The first set of data about the diversity of the applicants to the UK’s Future Fund has been released today — and it appears far better than the VC industry average. 50% of companies that have been approved for funding have mixed ethnicity management teams, and 79% have mixed gender management teams.
However, all female and all BAME management teams are few and far between.
It’s also worth noting that this data applies to the ‘senior management team’ — not just the founders — which has likely led to some slightly more favourable headline statistics for the government.
Of the 252 companies that have been approved for funding from the government, 176 have mixed gender management teams. 66 have all-male management teams — and just three have all-female management teams. By comparison, in 2017, 4% of startups which received VC funding in the UK had all-female founding teams and 15% had mixed-gender founding teams.
When it comes to ethnicity, 113 companies’ management teams are of mixed ethnicity, 109 are all-white and only 12 are all-BAME.
Before the Future Fund’s launch on 20 May, many investors, founders and diversity advocates raised concerns about who, exactly, would benefit the most from the scheme. Organisations, including diversity in tech community YSYS, called on the government to publish demographic data on the founders receiving funding — which it agreed to do. The statistics published today are the result.
Deborah Okenla, founder of YSYS, said: “It’s a positive start to see The Treasury commit to collecting and publishing the data. We can see from the data that we still have a long way to go. And we need to understand what the data shows for specific groups, such as black founders within the BAME categorisation, and move beyond binary gender.”
To date, 623 startups have applied for funding. 252 convertible loan notes have been approved, at a value of £236.2m.
The British Business Bank, which is running the scheme for the government, is now approving loans at a rate of around 100 per week. Last week, on 16 June, 155 companies had been approved for funding. On 9 June, 53 companies had been approved.
Meanwhile, after an initial flurry of applications, the number of startups applying each week has tailed off. Just 46 startups applied for funding between 14 June and 21 June.
The majority (68%) of companies approved for funding are headquartered in London or the South East, and will collectively receive £173m from the government (73% of the total funding committed so far).
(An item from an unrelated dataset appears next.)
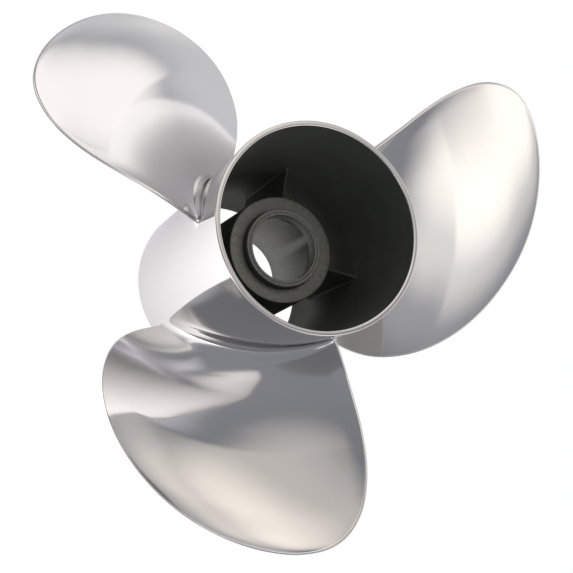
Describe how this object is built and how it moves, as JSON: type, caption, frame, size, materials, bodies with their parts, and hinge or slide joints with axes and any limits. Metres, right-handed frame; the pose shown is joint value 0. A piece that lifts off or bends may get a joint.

Startups were asked to submit data on the gender and ethnicity of their ‘senior management team’ — which could mean that these figures refer to founders plus other members of their C-suite or even the board. That could make the positive statistics look a little less positive, and the negative statistics look a little less negative.
Priya Guha, venture partner at Merian Ventures, said: “Whilst the self-reported stats for management teams are encouraging, using this as the measure for diversity data could be misleading. I would encourage the British Business Bank to publish the figures showing the percentage of BAME and female founders who were successful which will give a truer picture of the the diversity of the Future Fund.”
Who are the lucky startups?
Startups are able to apply for £125,000 to £5m from the government, so long as they have investors who will commit to match those funds.
Companies which have been told they will receive funding so far include software startup Metis Labs and data startup Hazy. Another, deeptech startup LGN, has been told it will receive £220,000 from the Future Fund, matched by VC firm Luminous Ventures; founder Daniel Warner says he hopes it will go on to be part of a much larger round.
Zeelo, a shared transport provider, got its application in early (at number six) and has been successful. The startup had commitments from investors for £1.55m in funding — and this will now be matched by the Future Fund. The cash is expected to hit the bank “any day now”.
Companies with female founders include digital health startup Arthronica (an Imperial College spin-out and Entrepreneur First alumnus which applied for £270,000) and data startup Regulaition.
Who are the lucky VCs?
Notably, the investors who campaigned hardest for the Future Fund have seen several of their portfolio companies receive funding.
Two companies from Founders Factory — the incubator run by Brent Hoberman — have been successful so far, and are waiting to receive the funding. Two others are waiting to hear back from the Future Fund.
Six portfolio companies from AI Seed, an investment firm, have also been successfully approved for convertible loan notes. AI Seed is run by John Spindler, another vocal supporter (and initiator) of the scheme.
Other seed-stage investors, including well-respected VC firms Seedcamp and Connect Ventures, saw very few of their portfolio companies apply. Just one of Connect’s portfolio companies considered applying.
Time will tell whether the concerns raised by some — that the government would end up backing ‘non-breakout’ companies — were valid. Chancellor Rishi Sunak, meanwhile, will be hoping for at least a few of those ‘10x’ returns most VCs are hunting for.